Papa sabe das coisas: só humor salva 2020


Crônica publicada em O Globo em 
Por Joaquim Ferreira dos Santos  



Perdoa, São Thomas More, os que atiraram coquetel molotov na casa onde o Jesus gay comemorou seus 30 anos, e mais ainda perdoa os que disseram "que se explodam no fogo do inferno esses canalhas pervertidos". Eles não sabem rir.
 Perdoa, São Thomas More, a todos que desconhecem tua oração ao bom humor, aquela em que você pede a Deus a graça divina de compreender uma piada, uma brincadeira, e assim levar um pouco de felicidade como presente aos cristãos.
 O mundo anda zangado, meu bom santo e filósofo inglês. Eu tenho visto os "homens de bem" do meu país vestindo uma camiseta onde está escrito "Deus acima de todos", e de tanto observar esses energúmenos eu já percebia - mau humor não é sinal de santidade. Tenho certeza, Deus não é bobo, que de vez em quando Ele gostaria de se dar ao desfrute de ficar por baixo também.

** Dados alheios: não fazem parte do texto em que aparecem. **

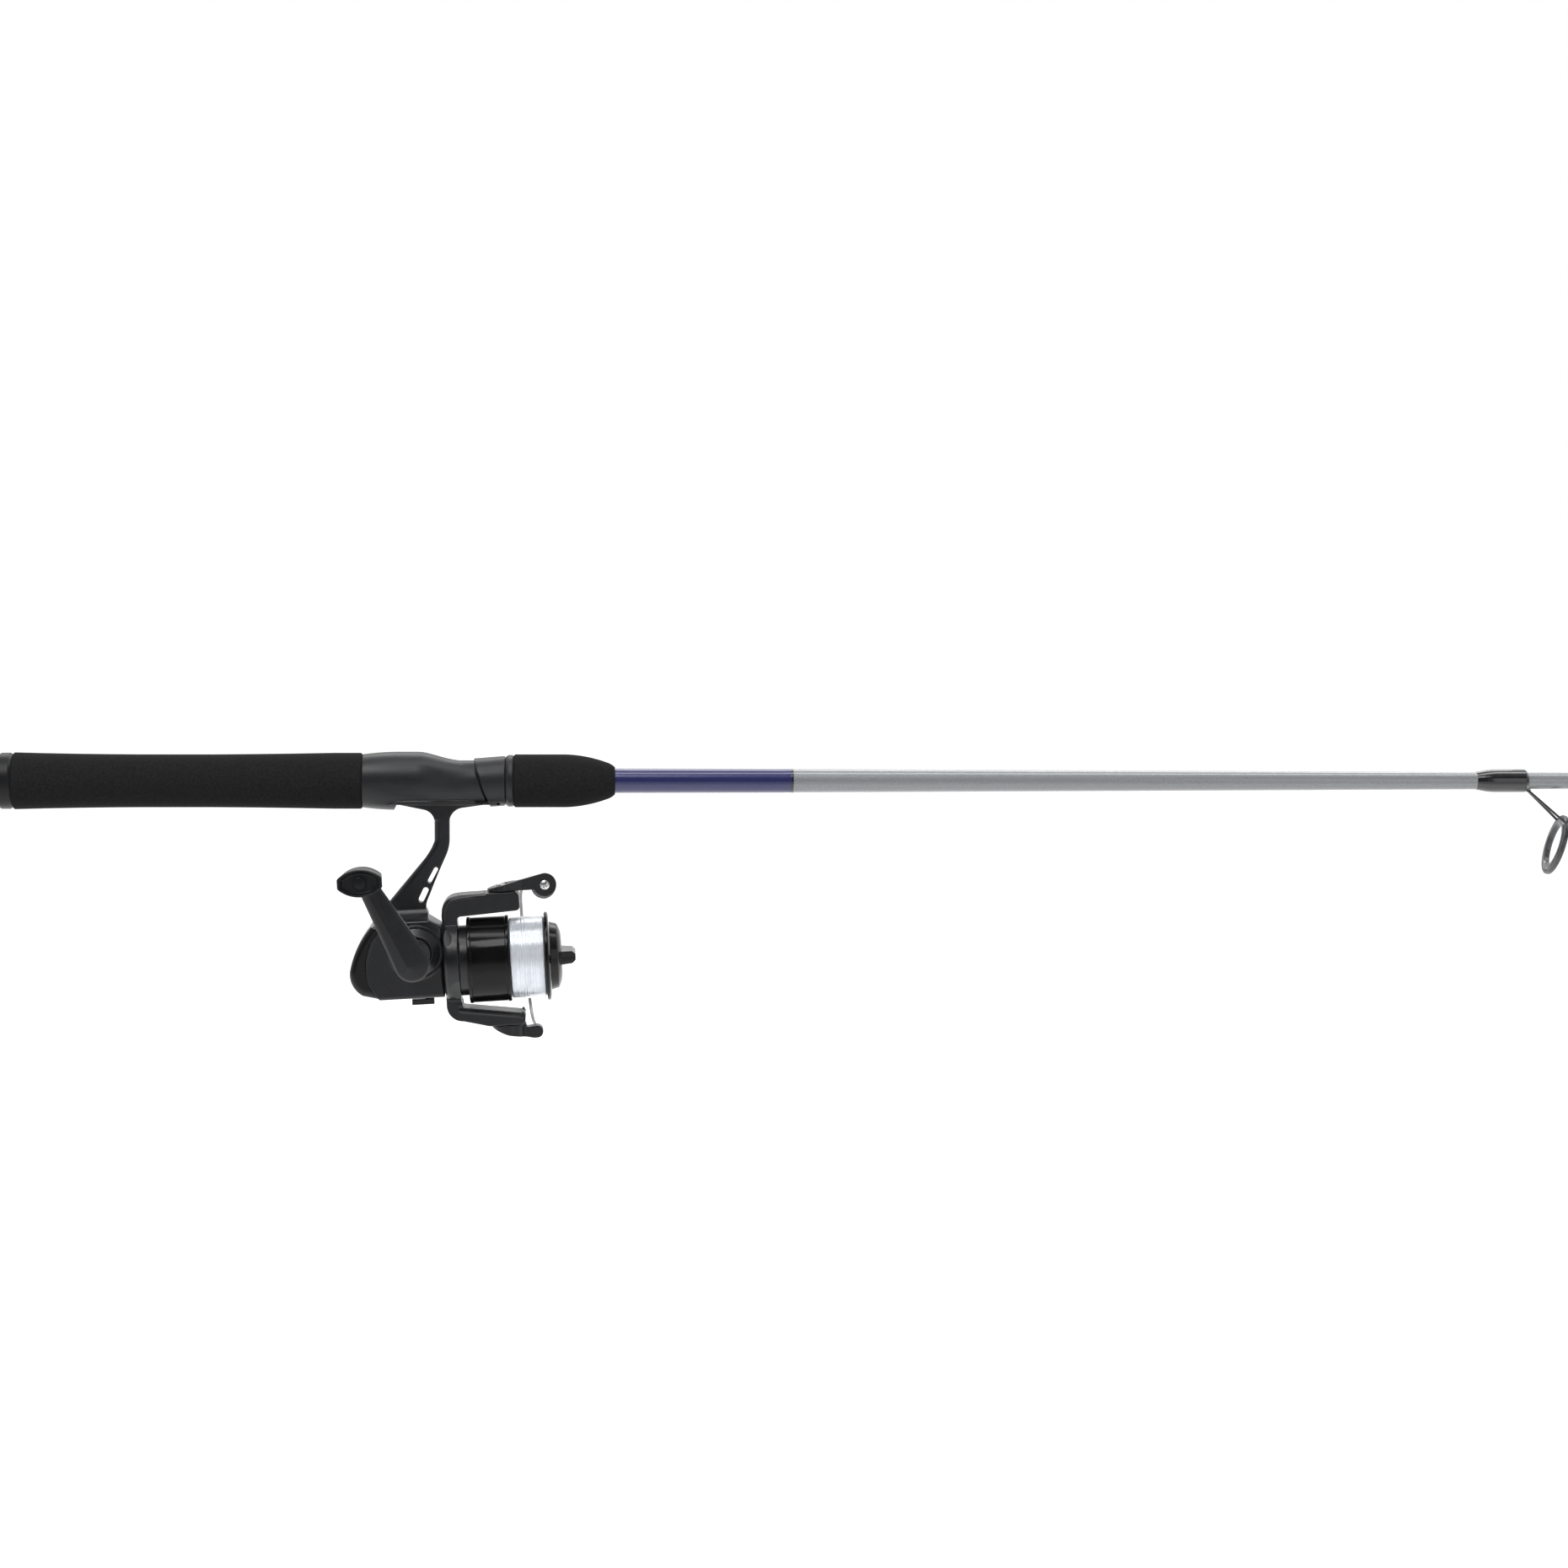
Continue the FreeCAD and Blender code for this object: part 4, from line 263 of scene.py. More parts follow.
def blankFinish(name, look):
    finish, tree, shader = startFinish(name)
    point = objectPoint(tree)
    flakes = noiseAt(tree, look["flake"], grainDetail, point)
    beyond = mathStep(tree, "GREATER_THAN", axisOf(tree, point, "X"), look["bandEnd"] * mm)
    mix = addNode(tree, "ShaderNodeMix", data_type="RGBA")
    tree.links.new(beyond, mix.inputs["Factor"])
    for socket, low, high in (("A", "violetDark", "violetLight"), ("B", "greyDark", "greyLight")):
        tree.links.new(ramped(tree, flakes, look[low], look[high]), mix.inputs[socket])
    tree.links.new(mix.outputs["Result"], shader.inputs["Base Color"])
    mottle = noiseAt(tree, look["patch"], look["patchDetail"], point)
    tree.links.new(ranged(tree, mottle, noiseLow, noiseHigh, *look["rough"]),
                   shader.inputs["Roughness"])
    size, depth = look["grain"]
    grain = noiseAt(tree, size, grainDetail, point)
    tree.links.new(bumped(tree, grain, depth), shader.inputs["Normal"])
    for socket, value in look["sockets"].items():
        shader.inputs[socket].default_value = value
    return finish


finishes = {name: mouldedFinish(name, look) for name, look in finishLooks.items()}
finishes["blank_grey"] = blankFinish("blank_grey", blankLook)


def finishOf(node):
    return finishes[ownFinish.get(node, slotOf[node])]


for name, node in nodes.items():
    node.data.materials.clear()
    node.data.materials.append(finishOf(name))
print("finishes made:", len(finishes))

# How pieces are added and their meshes made

tiny = 1e-5  # a length below this counts as nothing
roundShare = 0.49  # the most of an edge that the rounding of one corner takes


def linkedPiece(name, mesh, finish):
    piece = bpy.data.objects.new(name, mesh)
    bpy.context.scene.collection.objects.link(piece)
    mesh.materials.clear()
    mesh.materials.append(finish)
    return piece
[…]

 Me perdoa, São Thomas More, porque eu também ignorava tua oração em prol de "uma alma afastada do tédio e do resmungo", embora não me tenha faltado desde a pia batismal o pão nosso da boa gargalhada cristã. Os anjos voam porque têm a alma leve. Não encucam. Sem essa de levar a vida pregado na cruz dos pecados, acorrentado aos desejos não realizados, como se um espírito santo sobrevoasse a todos como um drone de maus bofes.

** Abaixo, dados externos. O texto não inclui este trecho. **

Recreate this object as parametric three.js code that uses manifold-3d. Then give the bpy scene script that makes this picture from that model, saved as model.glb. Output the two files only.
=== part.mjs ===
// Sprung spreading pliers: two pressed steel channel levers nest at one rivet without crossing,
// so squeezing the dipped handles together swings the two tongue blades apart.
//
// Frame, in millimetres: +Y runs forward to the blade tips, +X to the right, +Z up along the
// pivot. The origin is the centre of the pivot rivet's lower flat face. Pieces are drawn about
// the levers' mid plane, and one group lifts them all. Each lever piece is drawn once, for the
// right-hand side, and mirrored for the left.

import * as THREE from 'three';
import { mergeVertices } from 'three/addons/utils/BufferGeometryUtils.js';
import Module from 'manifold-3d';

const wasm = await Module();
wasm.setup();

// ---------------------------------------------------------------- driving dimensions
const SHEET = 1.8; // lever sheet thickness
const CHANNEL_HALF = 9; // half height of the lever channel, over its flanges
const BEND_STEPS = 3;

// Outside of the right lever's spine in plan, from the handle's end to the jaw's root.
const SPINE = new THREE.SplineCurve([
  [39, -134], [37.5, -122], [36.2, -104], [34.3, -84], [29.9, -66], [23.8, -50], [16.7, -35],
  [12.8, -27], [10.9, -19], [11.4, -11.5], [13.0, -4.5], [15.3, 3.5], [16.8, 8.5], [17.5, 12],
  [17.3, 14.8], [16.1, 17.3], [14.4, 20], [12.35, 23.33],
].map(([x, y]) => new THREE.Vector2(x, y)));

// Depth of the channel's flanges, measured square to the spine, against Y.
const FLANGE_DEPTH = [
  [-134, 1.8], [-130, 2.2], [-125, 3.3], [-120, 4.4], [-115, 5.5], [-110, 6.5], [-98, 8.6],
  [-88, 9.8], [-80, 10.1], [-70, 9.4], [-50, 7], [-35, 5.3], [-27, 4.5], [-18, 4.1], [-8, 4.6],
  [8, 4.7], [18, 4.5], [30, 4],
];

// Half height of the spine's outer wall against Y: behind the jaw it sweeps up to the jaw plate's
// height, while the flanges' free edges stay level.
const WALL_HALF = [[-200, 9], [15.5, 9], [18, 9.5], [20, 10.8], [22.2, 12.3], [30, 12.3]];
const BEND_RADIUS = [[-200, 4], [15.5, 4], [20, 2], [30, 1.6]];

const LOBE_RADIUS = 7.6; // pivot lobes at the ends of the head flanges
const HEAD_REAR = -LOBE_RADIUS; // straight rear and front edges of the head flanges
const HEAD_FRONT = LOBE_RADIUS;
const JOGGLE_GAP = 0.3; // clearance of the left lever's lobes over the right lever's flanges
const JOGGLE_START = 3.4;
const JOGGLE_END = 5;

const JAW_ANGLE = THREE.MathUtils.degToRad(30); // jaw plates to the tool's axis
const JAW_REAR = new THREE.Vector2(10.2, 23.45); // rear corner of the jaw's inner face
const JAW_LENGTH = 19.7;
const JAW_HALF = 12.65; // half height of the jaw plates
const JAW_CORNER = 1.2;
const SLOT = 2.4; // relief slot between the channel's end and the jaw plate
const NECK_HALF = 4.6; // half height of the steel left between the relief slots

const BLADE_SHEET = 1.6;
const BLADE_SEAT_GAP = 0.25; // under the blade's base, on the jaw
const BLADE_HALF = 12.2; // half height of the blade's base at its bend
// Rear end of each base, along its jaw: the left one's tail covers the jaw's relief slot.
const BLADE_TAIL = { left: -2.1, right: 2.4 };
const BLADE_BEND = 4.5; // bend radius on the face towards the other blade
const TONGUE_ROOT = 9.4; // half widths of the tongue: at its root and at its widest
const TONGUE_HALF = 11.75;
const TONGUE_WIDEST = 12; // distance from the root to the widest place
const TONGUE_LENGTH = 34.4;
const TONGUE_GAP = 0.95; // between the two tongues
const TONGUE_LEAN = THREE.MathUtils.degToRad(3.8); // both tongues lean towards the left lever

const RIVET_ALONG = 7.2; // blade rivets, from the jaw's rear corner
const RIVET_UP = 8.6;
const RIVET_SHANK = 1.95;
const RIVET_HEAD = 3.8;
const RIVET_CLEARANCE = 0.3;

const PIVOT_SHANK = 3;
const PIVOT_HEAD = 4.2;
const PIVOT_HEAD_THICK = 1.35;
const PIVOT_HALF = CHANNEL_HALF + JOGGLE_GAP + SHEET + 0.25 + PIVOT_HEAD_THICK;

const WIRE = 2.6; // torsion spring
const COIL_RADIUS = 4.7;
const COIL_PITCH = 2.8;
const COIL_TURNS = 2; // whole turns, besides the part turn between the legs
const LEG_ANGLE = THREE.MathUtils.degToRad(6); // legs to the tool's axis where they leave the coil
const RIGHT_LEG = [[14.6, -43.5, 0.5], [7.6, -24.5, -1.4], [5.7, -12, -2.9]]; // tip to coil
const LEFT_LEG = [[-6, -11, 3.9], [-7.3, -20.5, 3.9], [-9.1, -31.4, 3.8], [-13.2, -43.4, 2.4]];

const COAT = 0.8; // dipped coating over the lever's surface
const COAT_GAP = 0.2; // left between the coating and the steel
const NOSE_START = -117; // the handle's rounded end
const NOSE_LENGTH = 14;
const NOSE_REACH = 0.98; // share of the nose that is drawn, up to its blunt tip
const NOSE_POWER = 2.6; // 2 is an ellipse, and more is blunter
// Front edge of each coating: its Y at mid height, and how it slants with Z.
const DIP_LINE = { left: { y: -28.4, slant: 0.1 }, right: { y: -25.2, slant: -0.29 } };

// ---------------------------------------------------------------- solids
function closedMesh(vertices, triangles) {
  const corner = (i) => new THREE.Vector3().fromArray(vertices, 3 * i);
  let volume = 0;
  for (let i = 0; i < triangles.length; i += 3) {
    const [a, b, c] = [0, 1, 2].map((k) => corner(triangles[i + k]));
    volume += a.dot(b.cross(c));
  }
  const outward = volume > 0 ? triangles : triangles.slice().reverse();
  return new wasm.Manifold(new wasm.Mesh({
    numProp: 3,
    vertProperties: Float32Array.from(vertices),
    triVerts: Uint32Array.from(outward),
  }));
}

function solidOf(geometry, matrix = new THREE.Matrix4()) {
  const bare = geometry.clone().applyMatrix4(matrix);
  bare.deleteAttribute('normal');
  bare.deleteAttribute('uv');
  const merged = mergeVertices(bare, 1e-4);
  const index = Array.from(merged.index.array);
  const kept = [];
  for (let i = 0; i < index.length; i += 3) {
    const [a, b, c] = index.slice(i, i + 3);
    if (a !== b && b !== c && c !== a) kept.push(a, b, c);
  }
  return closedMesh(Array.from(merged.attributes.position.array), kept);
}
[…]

 A sua oração ao senso de humor pede que a graça divina afaste os suspiros melancólicos, as caras fechadas, e é uma pena ser tão pouco divulgada, não servir de letra a um funk 150 BPM do Kevin o Chris. Os integralistas, que estão chegando, talvez virassem alquimistas, inventassem a fórmula da felicidade. A tristeza dos radicais da fé, esses idiotas que só riem quando o circo pega fogo, assombraria menos o horizonte de 2020.
 A sua oração, São Thomas More, só me veio aos olhos e ouvidos agora neste final de ano, justo depois de eu ter assistido genuflexo a "Dois Papas", de Fernando Meirelles. É basicamente o roteiro, muito bem filmado, das conversas entre o Papa Bento XVI e aquele que o sucederia com o título de Papa Francisco. O primeiro acredita num Deus terrível. O segundo, sem papas na língua, aposta num que comungue alegria, saiba dançar tango - e, em pleno Vaticano, ensina a coreografia ao representante Dele na Terra.
 Em certo momento, diante da TV que passa a final da Copa do Mundo no Brasil, o alemão, conservador, e o argentino, progressista, regam suas divergências com muitos copos de cerveja. Sabiam que para mais adiante há a promessa de eternidade celeste, mas por aqui a vida é breve - e a cerva esquenta rápido. Tomaram várias, gracejaram todas. "Se Deus fosse mesmo brasileiro a seleção não tinha levado de sete", teria dito um deles - mas a fala foi cortada na edição.
 Como se vê, meu querido São Thomas More, o Papa Francisco é um propagador da tua oração de bom humor. Num mundo onde o ódio é o novo diabo, ele trata o sorriso como a hóstia consagrada em meio ao pegapracapá do cotidiano. A piada cura, põe cada um de nós no seu tamanho real. "Não permita que eu me preocupe demasiadamente com esta coisa embaraçosa que eu sou", diz a tua poesia.
 Nas redes sociais, Francisco tem aparecido num filmete, o cartão de boas festas moderno. Recita como se estivesse num stand up litúrgico o trecho desta oração em que você, sábio São Thomas More, antes de pedir uma alma santa, pede "uma boa digestão" e, antes dela ainda, "algo bom para digerir". Como se desse o tom para um feliz 2020, Francisco em seguida cai pândego numa bem humorada gargalhada papal. Que ela a todos nós contamine.